I've yet to see anything that ultimately distinguishes the two. It's fluffy feel good stuff, but I see no PROOF. Asserting it doesn't establish it.
I believe self has significance because people have intrinsic value. They have purpose. That the essence of love is that we are loved, first. And love has genuine meaning beyond some symmetrical anomaly.
So now we see how you are confusing the whole issue. First you misidentify self-love as self-interest (words I never used and which are blatantly misdirecting) and then you toss in the abstract concept of "goodness" which I do not use in my argument and which is fraught with philosophical ambiguity. Such is the recipe of confusion. Is this your intent?
As pointed out you seem to dismiss the classical philosophers. So these aren't good? care, respect, responsibility, and knowledge.

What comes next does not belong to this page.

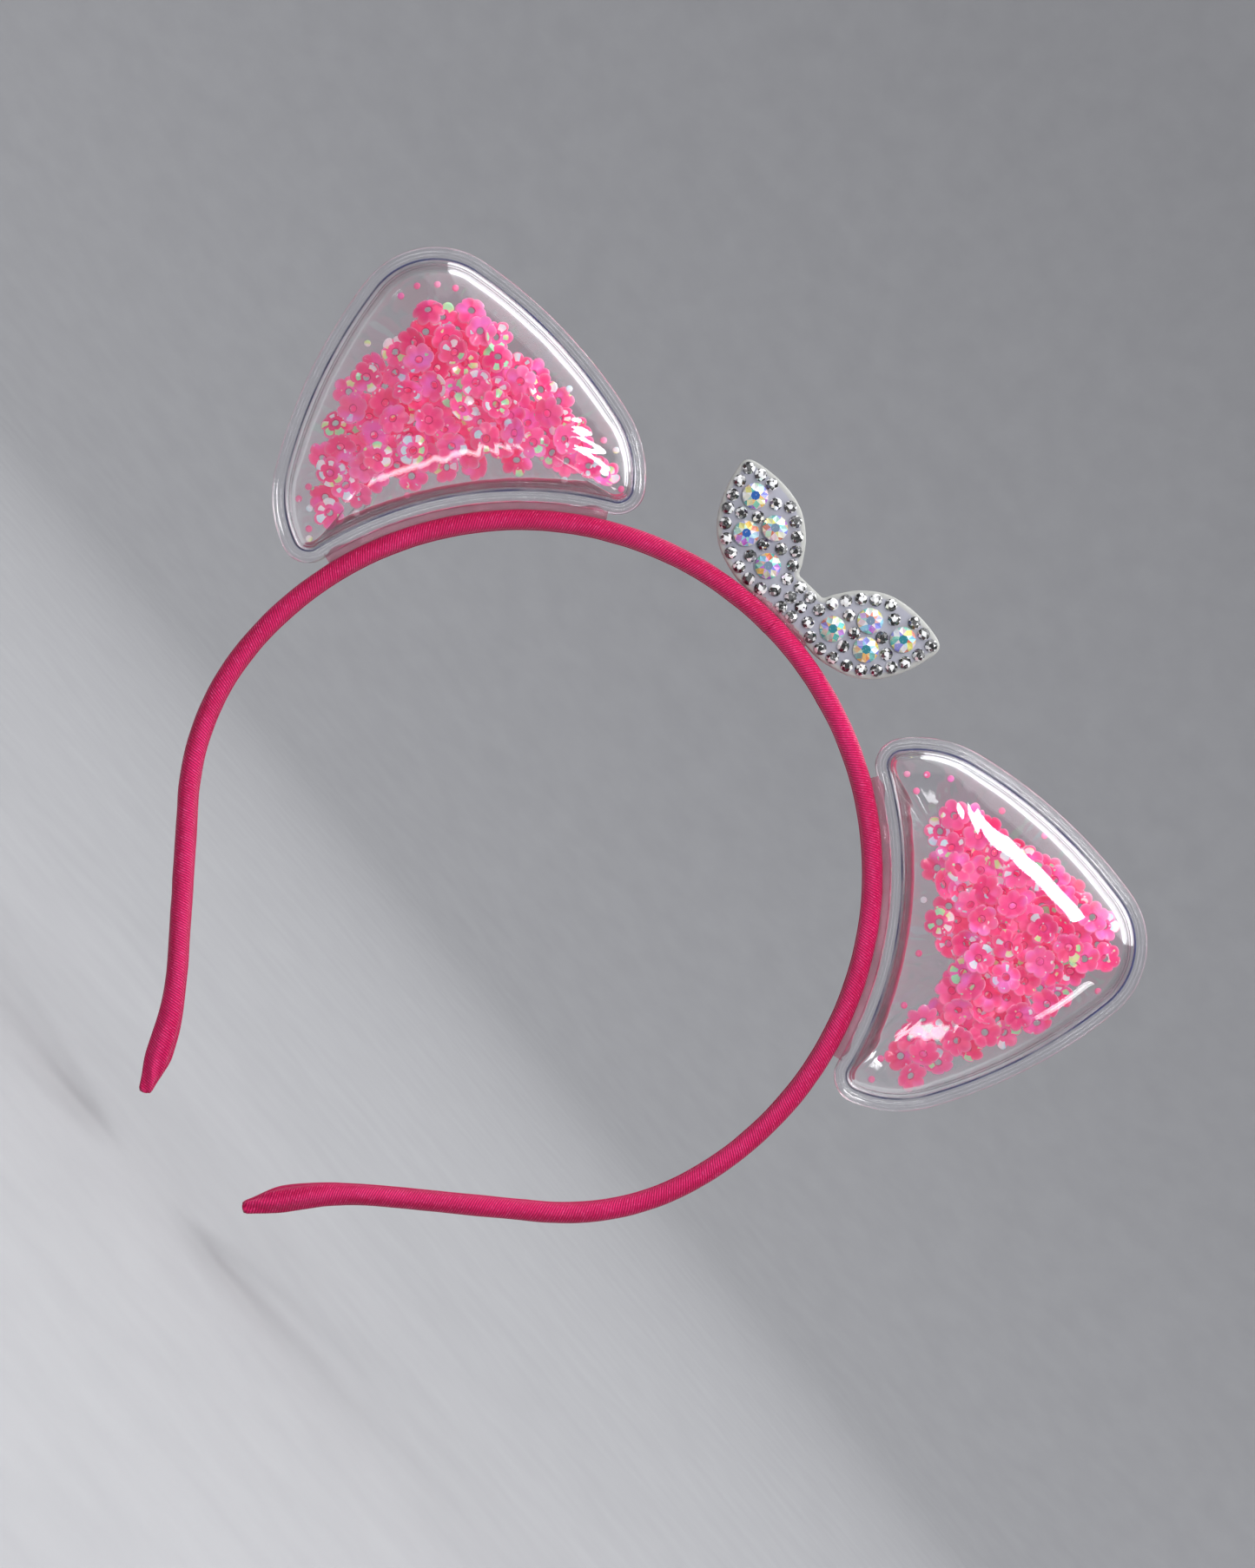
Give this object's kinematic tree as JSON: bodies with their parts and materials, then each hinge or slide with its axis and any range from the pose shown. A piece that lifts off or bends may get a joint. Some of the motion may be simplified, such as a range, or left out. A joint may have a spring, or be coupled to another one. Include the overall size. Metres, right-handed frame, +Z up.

I'd love to see you discuss your theory with Ed Fesser. Either Spock is the most remarkable philosopher of the past 1,000 years, or there is a reason so many before him have avoided this road and its epistemological costs.
Why good? Well I stated
"I can only assume self-love to mean self-interest, (that which seeks what is
good for self.) And I think that is correct, but is that a primitive notion?"
I've given the reason. I see no reason to distinquish that self-love is nothing more than a feel good term for self-interest.
That was an explanation I quoted from Erich Fromm to help people understand basic facts about love. It not a "preference" - it is a fact about human nature.
We can make all these statements about what love is, but why is it good?